If Mayor Phil Goff and the Auckland Council are actively considering a "toilet tax" to pay for a new sewer under the older western suburbs, it is bold indeed. The fixed charge suggested in papers released to National MP Judith Collins under the Official Information, would be a second new tax from the council coming hard on the heels of the regional fuel tax Aucklanders are now paying. Once bitten, citizens may be twice shy of giving the council another channel into their pockets.
There is nothing wrong with a new tax if it is for a particular project. The council is in the same position as a listed public company that is at the limit of it borrowing ratio and needs to go to the sharemarket for more capital. To attract that capital it needs to make a convincing case for the project, showing it is likely to pay a return on the investment.
The council is not a company of course, it has the power to raise extra capital compulsorily if the Government permits it to do so, as the Government did for the fuel tax. But the council should be no less obliged to put a worthwhile project in front of those obliged to pay the tax, preferably just one project. When it bundles a number of projects together to justify an additional tax, it becomes harder to see and measure the potential returns.
That is what happened with the fuel tax. Rather than being raised for one major project, such as the central rail link, the council "dedicated" it to no less than 14 other transport projects and most Aucklanders would struggle to remember any of them. All of them are ordinary incremental improvements to various modes of transport and none of them will finish in a way that will let the tax be removed. Clearly the council intends its fuel levy to be a continuing source of revenue.
Ratepayers must not allow that to happen with a "toilet tax" if it is adopted. It has been proposed as a way to finance a single major project: a large sewer called the central interceptor that would run from Western Springs to the Mangere treatment plant and put an end, hopefully, to the overflows that pollute the western beaches after heavy rain.
Aucklanders have been living with the problem for at least 40 years. It was supposed to be fixed long ago by the former Auckland City Council. If the central interceptor can fix it for $1.2 billion, paid with a fixed charge on households over 25 to 40 years, Aucklanders should support it. But not before insisting it meets those conditions, being dedicated to the one stated project, being capable of fixing the problem, and have a stated limited life.

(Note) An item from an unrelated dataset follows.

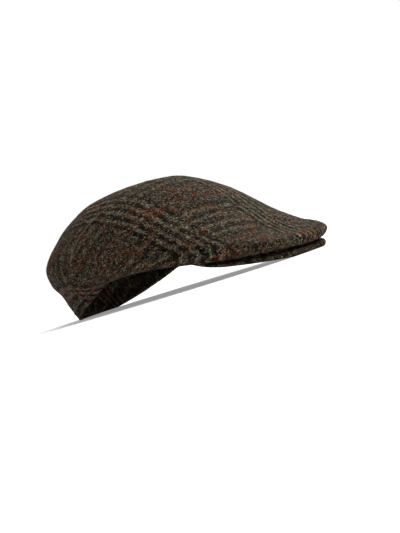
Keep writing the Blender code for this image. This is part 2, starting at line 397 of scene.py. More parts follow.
# The thread order of the glen check, over 90 threads of 1.07 mm in warp and in weft. Five dark
# stripes stand round the middle of each repeat, and the rest is laid two and two, with a pair of
# bright threads in it. Places are counted in threads from the middle of the bright pair
CHECK_REPEAT = 0.096
THREADS_IN_REPEAT = 90.0
THREAD_PITCH = CHECK_REPEAT / THREADS_IN_REPEAT
WARP_STRIPES = {"Stripe period": 8.0, "Stripe width": 4.0}
WEFT_STRIPES = {"Stripe period": 12.0, "Stripe width": 6.0}
BRIGHT_PAIR_HALF = 4.5
STRIPE_EDGE_HALF = 1.2
GROUND_DARKNESS = 0.5
order = bpy.data.node_groups.new("glen check thread order", "ShaderNodeTree")
for socket in ("Place", "Stripe period", "Stripe width"):
    order.interface.new_socket(socket, in_out="INPUT", socket_type="NodeSocketFloat")
for socket in ("Dark", "Soft", "Bright"):
    order.interface.new_socket(socket, in_out="OUTPUT", socket_type="NodeSocketFloat")
place, period, width = add(order, "NodeGroupInput").outputs[:3]
number = add(order, MATH, (place,), operation="FLOOR")
thread_middle = add(order, MATH, (number, 0.5), operation="ADD")
half_period = add(order, MATH, (period, 0.5), operation="MULTIPLY")
half_width = add(order, MATH, (width, 0.5), operation="MULTIPLY")
zone_half = add(order, MATH, (period, 2.0, half_width), operation="MULTIPLY_ADD")
shares = {}
for kind, at in (("thread", thread_middle), ("cloth", place)):
    half_on = add(order, MATH, (at, THREADS_IN_REPEAT / 2), operation="ADD")
    repeated = add(order, MATH, (half_on, THREADS_IN_REPEAT), operation="FLOORED_MODULO")
    centred = add(order, MATH, (repeated, THREADS_IN_REPEAT / 2), operation="SUBTRACT")
    from_pair = add(order, MATH, (centred,), operation="ABSOLUTE")
    off = add(order, MATH, (THREADS_IN_REPEAT / 2, from_pair), operation="SUBTRACT")
    shifted = add(order, MATH, (off, half_period), operation="ADD")
    in_period = add(order, MATH, (shifted, period), operation="FLOORED_MODULO")
    to_stripe = add(order, MATH, (in_period, half_period), operation="SUBTRACT")
    from_stripe = add(order, MATH, (to_stripe,), operation="ABSOLUTE")
    beyond = add(order, MATH, (from_stripe, half_width), operation="SUBTRACT")
    zone = add(order, MATH, (off, zone_half), operation="LESS_THAN")
    shares[kind] = (beyond, zone, from_pair)
beyond, zone, from_pair = shares["thread"]
stripe = add(order, MATH, (beyond, 0.0), operation="LESS_THAN")
in_four = add(order, MATH, (number, 4.0), operation="FLOORED_MODULO")
small = add(order, MATH, (in_four, 1.5), operation="LESS_THAN")
dark = add(order, MIX, {0: zone, 2: small, 3: stripe})
bright = add(order, MATH, (from_pair, BRIGHT_PAIR_HALF, 0.3), operation="COMPARE")
beyond, zone, _ = shares["cloth"]
soft_edge = (beyond, -STRIPE_EDGE_HALF, STRIPE_EDGE_HALF, 1.0, 0.0)
soft_stripe = add(order, MAP_RANGE, soft_edge, interpolation_type="SMOOTHSTEP")
soft = add(order, MIX, {0: zone, 2: GROUND_DARKNESS, 3: soft_stripe})
add(order, "NodeGroupOutput", {"Dark": dark, "Soft": soft, "Bright": bright})

# Yarns of carded wool: grey-green and olive, brown-black, and brown. The fuzz is paler
PALE_YARN = ((0.38, "#3A2A1E"), (0.50, "#504D3D"), (0.62, "#6A6B59"))
DEEP_YARN = ((0.40, "#1A0A09"), (0.64, "#311612"))
BROWN_YARN = "#553016"
RUST_FLECK, PALE_FLECK = "#74401A", "#827C6A"
RUST_THREAD, RED_THREAD = "#83421C", "#AE2D27"
# The paler colour for the darts' ridges is a painted highlight
FUZZ, RIDGE_PAINTED_HIGHLIGHT, WOOL_SHEEN = "#8C8470", "#7A6858", "#D9CDBB"
NAP_BLUR = 0.68
WARP_SHOWS, WEFT_SHOWS = 0.9, 0.42
# Patterns are sized in turns a metre. The nap's is 0.4 mm, blotches' 5 mm and brown drifts' 18 mm
NAP_SCALE, BLOTCH_SCALE, DRIFT_SCALE = 2600.0, 190.0, 55.0
# Carded yarn wanders by half its width within 2 mm, and by a whole thread within 15 mm
YARN_WANDER = ((420.0, 2.4), (70.0, 5.0))
# Fibres in the fuzz are drawn 0.5 mm wide and 3.4 mm long so that they show, and lie three ways
FUZZ_WIDTH, FUZZ_LENGTH = 0.0005, 0.0034
FUZZ_TURNS_AND_STARTS = ((0.3, 0.0), (1.4, 3.7), (2.5, 8.1))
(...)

Otherwise it could all too easily become an indefinite source of revenue for all sewerage repairs and extensions. That risk is high because the charge is proposed as part of a divestment of Watercare shares to a new Crown-owned entity. If that means Watercare's role would be restricted to water supply and drainage would become the task of the new entity, then a new general wastewater charge would seem to be needed.
It is early days, the papers released to Collins relate to proposals under discussion by the council, Watercare, consultants and the Treasury. But a solution to coastal pollution is urgent, especially after last summer's warnings from the council that urged no swimming at numerous beaches around the region after rain. Auckland needs this project as soon as possible but also needs to make sure it does not give the council another blank cheque.